Why the Right Plaque Wording Matters More Than You Think
What employees remember about a recognition plaque isn't its finish or frame — it's what it said. A cash bonus disappears into a checking account. A plaque with specific, genuine words sits on a desk and tells its story every day.
The research backs this up. According to a Gallup-Workhuman longitudinal study, well-recognized employees are 45% less likely to have changed organizations after two years. Yet only 22% of employees feel they receive the right amount of recognition — a number that hasn't budged since 2022. More recognition alone won't fix that. The words on the plaque have to mean something specific to the person receiving it.
This guide covers:
- The five essential elements every plaque should include
- A simple fill-in-the-blank formula for any award type
- Ready-to-use wording for Employee of the Year, leadership, sales, teamwork, milestones, and retirement
- Customization tips and quotes to borrow
TLDR: Key Takeaways
- Every strong plaque includes five elements: award title, recipient name, reason for recognition, company name, and date
- Use the "Opening + Contribution + Gratitude" formula to write any message in under 40 words
- Wording examples are organized by award type, covering everything from Employee of the Month to retirement
- Personalize by referencing one specific contribution, not generic praise
- Pair the plaque with a broader recognition moment to amplify impact
The Essential Elements of Employee Recognition Plaque Wording
The Five-Element Framework
Every effective plaque draws from the same five building blocks:
- Award title or occasion name — "Employee of the Year," "10 Years of Service"
- Recipient's full name — spelled correctly, always
- Specific reason for recognition — the more precise, the better
- Company or organization name
- Date or year

Not every plaque needs all five. But using at least three creates clarity and balance. A plaque that only says "Great Job — 2024" tells no story. One that names the person, the achievement, and the organization does.
The Formula
Use this three-part structure for any plaque message:
Opening phrase + Specific contribution or quality + Gratitude or aspirational closing
Generic (what to avoid): "Presented to Sarah | Great job this year | ABC Corp | 2024"
Specific (what works): "Presented to Sarah Mitchell | In recognition of leading the Q3 product launch that exceeded revenue targets by 34% | With gratitude, ABC Corp | 2024"
Gallup's research on authentic recognition is clear: employees who perceive recognition as authentic are 7x as likely to feel treated with respect.

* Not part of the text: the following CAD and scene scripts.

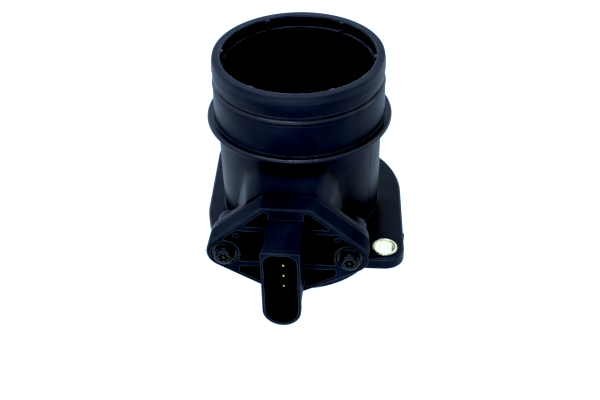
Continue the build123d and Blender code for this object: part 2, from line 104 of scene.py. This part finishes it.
# Detail of the plastic
CLOUD = {"scale": 55.0, "detail": 4.0, "roughness": 0.55, "distortion": 0.6}
CLOUD_STOPS = (0.35, 0.68)
FIBRES = {"scale": 900.0, "detail": 2.0, "roughness": 0.6, "distortion": 1.5}
FIBRE_RANGE = (0.58, 0.75)
FIBRE_SHARE = (0.0, 0.35)
# Noise that breaks up the paler edges, which are partly rubbed wear and partly painted highlight
RUB_AND_HIGHLIGHT = {"scale": 160.0}
RUB_AND_HIGHLIGHT_SHARE = (0.35, 1.0)
HANDLED = {"scale": 38.0, "detail": 5.0, "roughness": 0.6, "distortion": 0.4}
PLASTIC_ROUGHNESS_CHANGE = (-0.06, 0.07)
EDGE_ROUGHNESS_CHANGE = -0.08
WAVE = {"scale": 70.0, "detail": 2.0, "roughness": 0.4}
WAVE_HEIGHT = 0.5 * MM
WAVE_STRENGTH = 0.10
GRAIN = {"scale": 2600.0, "detail": 2.0}
GRAIN_HEIGHT = 0.05 * MM

# How far the rounded normal turns from the true one, as 1 - cosine: where an edge starts, and
# where it is full
PLASTIC_EDGE = (0.015, 0.14)
METAL_EDGE = (0.01, 0.12)
SCREW_EDGE = (0.02, 0.14)
BEVEL_SAMPLES = 6

# Metals: rounding of their edges, stains, and lines left by turning or drawing
METAL_ROUND = 0.15 * MM
# How far from an edge a metal's colour is darkened, a painted shade
METAL_EDGE_REACH = 0.6 * MM
STAIN = {"scale": 420.0, "detail": 4.0, "roughness": 0.6, "distortion": 0.5}
STAIN_STOPS = (0.32, 0.62)
METAL_HAZE = {"scale": 700.0}
METAL_ROUGHNESS_CHANGE = (-0.07, 0.09)
LINE_DISTORTION = 1.2
LINE_DETAIL = 2.0
LINE_HEIGHT = 0.03 * MM

# Coating of the screws
SCREW_ROUND = 0.80 * MM
CHIPS = {"scale": 900.0, "roughness": 0.6}
CHIP_RANGE = (0.45, 0.75)
CHIP_SHARE = (0.0, 0.12)
COATING = {"scale": 500.0}
COATING_STOPS = (0.35, 0.65)
COATING_HAZE = {"scale": 300.0, "detail": 4.0}
COATING_ROUGHNESS = (0.14, 0.26)
PITS = {"scale": 1500.0, "detail": 2.0}
PIT_HEIGHT = 0.03 * MM
PIT_STRENGTH = 0.25
SCREW_IOR = 1.2
SCREW_SHINE = 0.03
SCREW_SHINE_ROUGHNESS = 0.28

# Rubber and the small inner parts
SKIN_STRENGTH = 0.3
BLOOM = {"scale": 260.0, "detail": 4.0, "roughness": 0.6}
BLOOM_STOPS = (0.35, 0.7)
BLOOM_ROUGHNESS = (0.48, 0.66)
RUBBER_SKIN = {"scale": 1800.0, "detail": 2.0}
RUBBER_SKIN_HEIGHT = 0.04 * MM
MOTTLE = {"scale": 800.0, "roughness": 0.6}
MOTTLE_STOPS = (0.35, 0.65)
MOTTLE_ROUGHNESS_CHANGE = (-0.08, 0.08)
INNER_SKIN = {"scale": 2500.0, "detail": 2.0}
INNER_SKIN_HEIGHT = 0.03 * MM

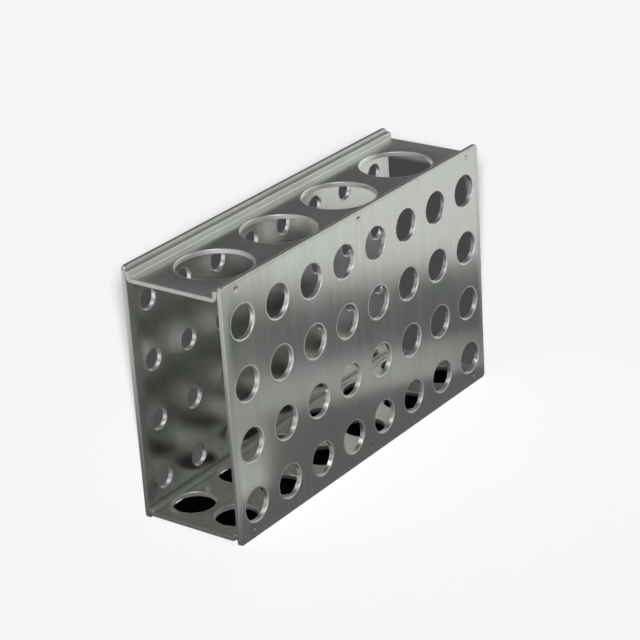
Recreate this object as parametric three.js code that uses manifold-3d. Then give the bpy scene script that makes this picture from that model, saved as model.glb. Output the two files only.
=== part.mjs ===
// Stainless-steel rack for laboratory tubes: an open-ended box of four sheets.
// Two upright plates face each other. Two shallow trays lie between them, one near the
// top and one near the bottom, and are spot-welded to them along their upturned flanges.
// Each sheet is punched for another size of tube, and any of the four can face up.
//
// Millimetres. +X runs along the rack, +Y from the front plate to the back plate, +Z up.
// The origin is on the surface that the rack stands on, under the middle of the rack.

import * as THREE from "three";
import { mergeVertices } from "three/addons/utils/BufferGeometryUtils.js";
import Module from "manifold-3d";

// Overall size; the depth follows from the sheets and the two rows of holes below
const length = 172;
const height = 106;

// Sheets
const plateThickness = 2;
const plateCornerRadius = 2;
const trayThickness = 2;
const trayBendRadius = 0.5; // inside the bend
const topFlangeRise = 2.8; // flange edge above the top tray's floor
const bottomFlangeRise = 1.2; // flange edge above the bottom tray's floor
const topTrayDrop = 1.6; // top tray's flange edge below the plates' top edges
const bottomTrayLift = 1.7; // bottom tray's underside above the plates' bottom edges

// Holes for 1.5 ml tubes in the front plate, and for 0.5 ml tubes in the back plate
const plateColumns = 8;
const plateRows = 4;
const plateEndMargin = 11.4; // from the plate's end to the centres of the last column
const plateTopMargin = 17.2; // from the top edge to the centres of the top row
const plateBottomMargin = 13.4;
const frontHoleDiameter = 13.6;
const backHoleDiameter = 8.6;

// Holes for 50 ml tubes in the top tray
const topHoles = 4;
const topEndMargin = 26; // from the tray's end to the centre of the last hole
const topHoleDiameter = 30;

// Holes for 15 ml tubes in the bottom tray
const bottomColumns = 6;
const bottomRows = 2;
const bottomEndMargin = 14.5; // from the tray's end to the centres of the last column
const bottomHoleDiameter = 17;
const bottomRowGap = 3.8; // between the holes of neighbouring rows
const bottomBendGap = 0.1; // between a hole and the start of the bend beside it

// Facets
const frontHoleSides = 24;
const backHoleSides = 20;
const topHoleSides = 48;
const bottomHoleSides = 32;
const arcDivisions = 4; // every quarter round gets twice as many facets

const bottomRowPitch = bottomHoleDiameter + bottomRowGap;
const trayFloor = bottomRows * bottomRowPitch - bottomRowGap + 2 * bottomBendGap;
const depth = trayFloor + 2 * (trayBendRadius + trayThickness + plateThickness);

const solids = await Module();
solids.setup();

// Places spread evenly from first to last.
function spread(count, first, last) {
  return Array.from({ length: count }, (_, i) => first + ((last - first) * i) / (count - 1));
}

// Places along the rack, spread evenly between equal margins at its two ends.
function alongRack(count, endMargin) {
  return spread(count, endMargin - length / 2, length / 2 - endMargin);
}

// Every pair of a place along the rack and a place across it.
function grid(columns, rows) {
  return rows.flatMap((v) => columns.map((u) => [u, v]));
}

// A plate's outline with rounded corners, its bottom edge on v = 0.
function plateOutline() {
  const r = plateCornerRadius;
  const side = length / 2 - r;
  const outline = new THREE.Shape();
  outline.absarc(side, r, r, -Math.PI / 2, 0);
  outline.absarc(side, height - r, r, 0, Math.PI / 2);
  outline.absarc(-side, height - r, r, Math.PI / 2, Math.PI);
  outline.absarc(-side, r, r, Math.PI, Math.PI * 1.5);
  return outline;
}

// A round hole as a regular polygon whose corners lie on the circle.
function hole(u, v, diameter, sides) {
  const centre = new THREE.Vector2(u, v);
  const points = Array.from({ length: sides }, (_, i) => {
    const angle = ((i + 0.5) / sides) * 2 * Math.PI;
    return new THREE.Vector2(Math.cos(angle), Math.sin(angle)).multiplyScalar(diameter / 2).add(centre);
  });
  return new THREE.Path(points);
}

// An upright plate with its grid of holes, from y = -plateThickness to y = 0.
function plateGeometry(holeDiameter, holeSides) {
  const outline = plateOutline();
  const columns = alongRack(plateColumns, plateEndMargin);
  const rows = spread(plateRows, plateBottomMargin, height - plateTopMargin);
  for (const [u, v] of grid(columns, rows)) {
    outline.holes.push(hole(u, v, holeDiameter, holeSides));
  }
  const geometry = new THREE.ExtrudeGeometry(outline, {
    depth: plateThickness,
    bevelEnabled: false,
    curveSegments: arcDivisions,
  });
  return geometry.rotateX(Math.PI / 2);
}

// A tray's bent section across the rack: a floor between two upturned flanges. Its
// underside is on v = 0, and its flanges' outer faces are as far apart as the plates.
function traySection(flangeRise) {
  const outer = depth / 2 - plateThickness;
  const inner = outer - trayThickness;
  const top = trayThickness + flangeRise;
  const r = trayBendRadius;
  const bend = r + trayThickness; // centre height of both arcs, and the outer arc's radius
  const section = new THREE.Shape();
  section.absarc(outer - bend, bend, bend, -Math.PI / 2, 0);
  section.lineTo(outer, top);
  section.lineTo(inner, top);
  section.absarc(inner - r, bend, r, 0, -Math.PI / 2, true);
  section.absarc(-inner + r, bend, r, -Math.PI / 2, -Math.PI, true);
  section.lineTo(-inner, top);
  section.lineTo(-outer, top);
  section.absarc(-outer + bend, bend, bend, Math.PI, Math.PI * 1.5);
  return section;
}

// A closed mesh as a solid that can be cut.
function toSolid(geometry) {
  geometry.deleteAttribute("normal");
  geometry.deleteAttribute("uv");
  const merged = mergeVertices(geometry);
  return new solids.Manifold(
    new solids.Mesh({
      numProp: 3,
      vertProperties: new Float32Array(merged.attributes.position.array),
      triVerts: new Uint32Array(merged.index.array),
    }),
  );
}

function toGeometry(solid) {
  const mesh = solid.getMesh();
  const geometry = new THREE.BufferGeometry();
  geometry.setAttribute("position", new THREE.BufferAttribute(mesh.vertProperties, 3));
  geometry.setIndex(new THREE.BufferAttribute(mesh.triVerts, 1));
  geometry.computeVertexNormals();
  return geometry;
}

// A tray with round holes at the given [x, y] centres, its underside on z = 0.
function trayGeometry(flangeRise, centres, holeDiameter, holeSides) {
  const sheet = new THREE.ExtrudeGeometry(traySection(flangeRise), {
    depth: length,
    bevelEnabled: false,
    curveSegments: arcDivisions,
  });
  const acrossUpAlong = new THREE.Matrix4().makeBasis(
    new THREE.Vector3(0, 1, 0),
    new THREE.Vector3(0, 0, 1),
    new THREE.Vector3(1, 0, 0),
  );
  sheet.applyMatrix4(acrossUpAlong).translate(-length / 2, 0, 0);

  const radius = holeDiameter / 2;
  const punchLength = 3 * trayThickness; // stands out of both faces
  let solid = toSolid(sheet);
  for (const [x, y] of centres) {
    const punch = new THREE.CylinderGeometry(radius, radius, punchLength, holeSides);
    punch.rotateX(Math.PI / 2).translate(x, y, trayThickness / 2);
    solid = solid.subtract(toSolid(punch));
  }
  return toGeometry(solid);
}

function steel(shade) {
  return new THREE.MeshStandardMaterial({ color: shade, roughness: 0.25, metalness: 1 });
}

function piece(name, geometry, shade, y, z) {
  const mesh = new THREE.Mesh(geometry, steel(shade));
  mesh.name = name;
  mesh.position.set(0, y, z);
  return mesh;
}

const frontPlate = piece(
  "front_plate",
  plateGeometry(frontHoleDiameter, frontHoleSides),
  0xbfc3c0,
  -depth / 2 + plateThickness,
  0,
);

const backPlate = piece(
  "back_plate",
  plateGeometry(backHoleDiameter, backHoleSides),
  0xb8bcb9,
  depth / 2,
  0,
);

const topTray = piece(
  "top_tray",
  trayGeometry(
    topFlangeRise,
    grid(alongRack(topHoles, topEndMargin), [0]),
    topHoleDiameter,
    topHoleSides,
  ),
  0xa9adab,
  0,
  height - topTrayDrop - topFlangeRise - trayThickness,
);

const lastRow = ((bottomRows - 1) * bottomRowPitch) / 2;

const bottomTray = piece(
  "bottom_tray",
  trayGeometry(
    bottomFlangeRise,
    grid(alongRack(bottomColumns, bottomEndMargin), spread(bottomRows, -lastRow, lastRow)),
    bottomHoleDiameter,
    bottomHoleSides,
  ),
  0xa9adab,
  0,
  bottomTrayLift,
);

const rack = new THREE.Group();
rack.name = "tube_rack";
rack.add(frontPlate, backPlate, topTray, bottomTray);

export default rack;
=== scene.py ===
import math

import bpy
from mathutils import Matrix, Vector
from mathutils.geometry import delaunay_2d_cdt


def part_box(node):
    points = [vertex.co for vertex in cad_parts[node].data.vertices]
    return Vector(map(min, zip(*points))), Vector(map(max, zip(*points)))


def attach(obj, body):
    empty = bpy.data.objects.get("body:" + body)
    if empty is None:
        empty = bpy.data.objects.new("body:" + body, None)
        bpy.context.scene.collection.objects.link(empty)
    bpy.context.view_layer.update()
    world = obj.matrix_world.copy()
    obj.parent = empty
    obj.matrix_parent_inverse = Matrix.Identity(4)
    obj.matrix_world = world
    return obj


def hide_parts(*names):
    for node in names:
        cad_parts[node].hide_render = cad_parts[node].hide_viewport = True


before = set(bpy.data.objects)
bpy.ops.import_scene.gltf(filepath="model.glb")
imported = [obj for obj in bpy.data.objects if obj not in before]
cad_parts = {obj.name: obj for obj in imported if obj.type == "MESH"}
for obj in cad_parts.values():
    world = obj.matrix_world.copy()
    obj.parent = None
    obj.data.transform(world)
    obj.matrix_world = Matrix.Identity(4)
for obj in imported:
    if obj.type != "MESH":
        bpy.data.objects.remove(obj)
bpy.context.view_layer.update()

MM = 0.001
RIGHT = Vector((1, 0, 0))
BACK = Vector((0, 1, 0))
UP = Vector((0, 0, 1))

# Sizes read from the frame
front_low, front_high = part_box("front_plate")
back_low, back_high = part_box("back_plate")
top_low, top_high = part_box("top_tray")
bottom_low, bottom_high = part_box("bottom_tray")
LENGTH = front_high.x - front_low.x
HEIGHT = front_high.z - front_low.z
PLATE_THICKNESS = front_high.y - front_low.y
TRAY_OUTER = top_high.y

# Sheets
TRAY_THICKNESS = 2 * MM
BEND_RADIUS = 0.5 * MM  # inside the bend
SEAM = 0.04 * MM  # hairline between a tray's flange and its plate
PLATE_CORNER = 2 * MM
TRAY_CORNER = 0.6 * MM
CORNER_STEPS = 6
PLATE_ROLL, TRAY_ROLL = 0.6 * MM, 0.4 * MM  # around the sheets' outlines
PUNCH_ROLL = 0.4 * MM  # on the side where the punch went in
BREAK_ROLL = 0.2 * MM  # on the side where it came out
LAND = 0.4 * MM  # ring around each hole, across which the rim's paint dies away
ROLL_STEPS = 5
SHEARED_RIM, PUNCHED_RIM = 0.5, 1.0  # paint: both are duller, and a hole's rim is also painted paler, a painted sheen for the light its edge catches

# Holes: radii, and the number of facets around each
PLATE_COLUMNS, PLATE_ROWS = 8, 4
PLATE_END_MARGIN = 11.4 * MM
PLATE_TOP_MARGIN = 17.2 * MM
PLATE_BOTTOM_MARGIN = 13.4 * MM
FRONT_HOLE, FRONT_SIDES = 6.8 * MM, 64
BACK_HOLE, BACK_SIDES = 4.3 * MM, 48
TOP_COLUMNS, TOP_END_MARGIN = 4, 26 * MM
TOP_HOLE, TOP_SIDES = 15 * MM, 128
BOTTOM_COLUMNS, BOTTOM_END_MARGIN = 6, 14.5 * MM
BOTTOM_ROW = 10.4 * MM  # from the middle of the tray
BOTTOM_HOLE, BOTTOM_SIDES = 8.5 * MM, 80

# Spot welds on the plates' outer faces, in a row near the top and one near the bottom
WELDS_IN_ROW = 3
WELD_END_MARGIN = 8.8 * MM
WELD_TOP_MARGIN = 3.5 * MM
WELD_BOTTOM_MARGIN = 4.3 * MM
WELD_RADIUS = 1.5 * MM
WELD_DEPTH = 0.36 * MM
WELD_TINT_RADIUS = 1.65 * MM
WELD_RINGS = (0.12, 0.4, 0.62, 0.8, 0.92, 1.0)  # shares of the radius
WELD_SIDES = 24

# Points closer than this are taken as one
ON_CREASE = 1e-7  # in metres
MERGE_BELOW = 1e-6  # in millimetres


def spread(count, first, last):
    return [first + (last - first) * i / (count - 1) for i in range(count)]


def along_rack(count, end_margin):
    return spread(count, end_margin - LENGTH / 2, LENGTH / 2 - end_margin)


# ---------------------------------------------------------------- sheet metal
# A sheet is drawn flat in (u, v), with w running into the metal from its first face, then
# folded into place. Its outline turns anticlockwise and its holes turn clockwise.


class Flat:
    """The vertices and faces of a flat sheet, with a normal and two paint values each."""

    def __init__(self):
        self.places, self.normals, self.rim, self.mark, self.faces = [], [], [], [], []

    def add(self, place, normal, rim=0.0, mark=0.0):
        self.places.append(place)
        self.normals.append(normal)
        self.rim.append(rim)
        self.mark.append(mark)
        return len(self.places) - 1


def arc(centre_u, centre_v, radius, start, turn, count):
    """Points on an arc, each with the direction that points away from the arc's centre."""
    points = []
    for i in range(count + 1):
        angle = start + turn * i / count
        away = (math.cos(angle), math.sin(angle))
        points.append(((centre_u + radius * away[0], centre_v + radius * away[1]), away))
    return points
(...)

Generic praise doesn't move that needle.
Tone Selection
Match the tone to the setting and the person.
| Context | Tone | Example Opening |
|---|---|---|
| Formal corporate ceremony | Formal | "In distinguished recognition of..." |
| Team-based award | Warm | "Because of you, this team is better..." |
| Casual workplace culture | Friendly | "Here's to the person who shows up every single day..." |
What to Avoid
- Vague praise: "Great job!" or "For outstanding work"
- Messages longer than 6 lines (they won't fit — and won't be read)
- Performance review language: "Consistently meets or exceeds expectations"
- Misspelled names — verify twice before sending to engraving
Getting the wording right is only half the job. For organizations running annual ceremonies, Employee of the Month programs, or service milestone recognition, sourcing the actual plaques can become its own logistical challenge. Zooby Promotional helps companies handle that side — custom-engraved plaques in wood, acrylic, crystal, and metal, ordered in quantity without the usual supplier coordination headaches.
Ready-to-Use Employee Recognition Plaque Wording by Award Type
Browse by award category below. Each example includes a tone label so you can find the style that fits your company's voice — then swap in the name, date, and details.
Employee of the Year & Employee of the Month
Employee of the Year — Formal: Presented to [Name] | In recognition of exceptional performance, unwavering dedication, and a standard of excellence that inspires everyone around you | [Company Name] | [Year]
Employee of the Year — Warm: [Name] | You showed up every day and made this company better for it | Thank you for an extraordinary year | [Company Name] | [Year]
Employee of the Year — Achievement-focused: Awarded to [Name] | For delivering results that exceeded expectations and leading by example when it mattered most | [Company Name] | [Year]
Employee of the Year — Values-driven: Presented to [Name] | Whose integrity, dedication, and commitment to our mission define what excellence looks like here | [Company Name] | [Year]
Employee of the Month — Short form: [Name] | Employee of the Month, [Month Year] | Your consistent effort and positive impact don't go unnoticed | [Company Name]
Employee of the Month — Team recognition: Presented to [Name] | For going above and beyond every day and setting the tone for everyone around you | [Month] [Year]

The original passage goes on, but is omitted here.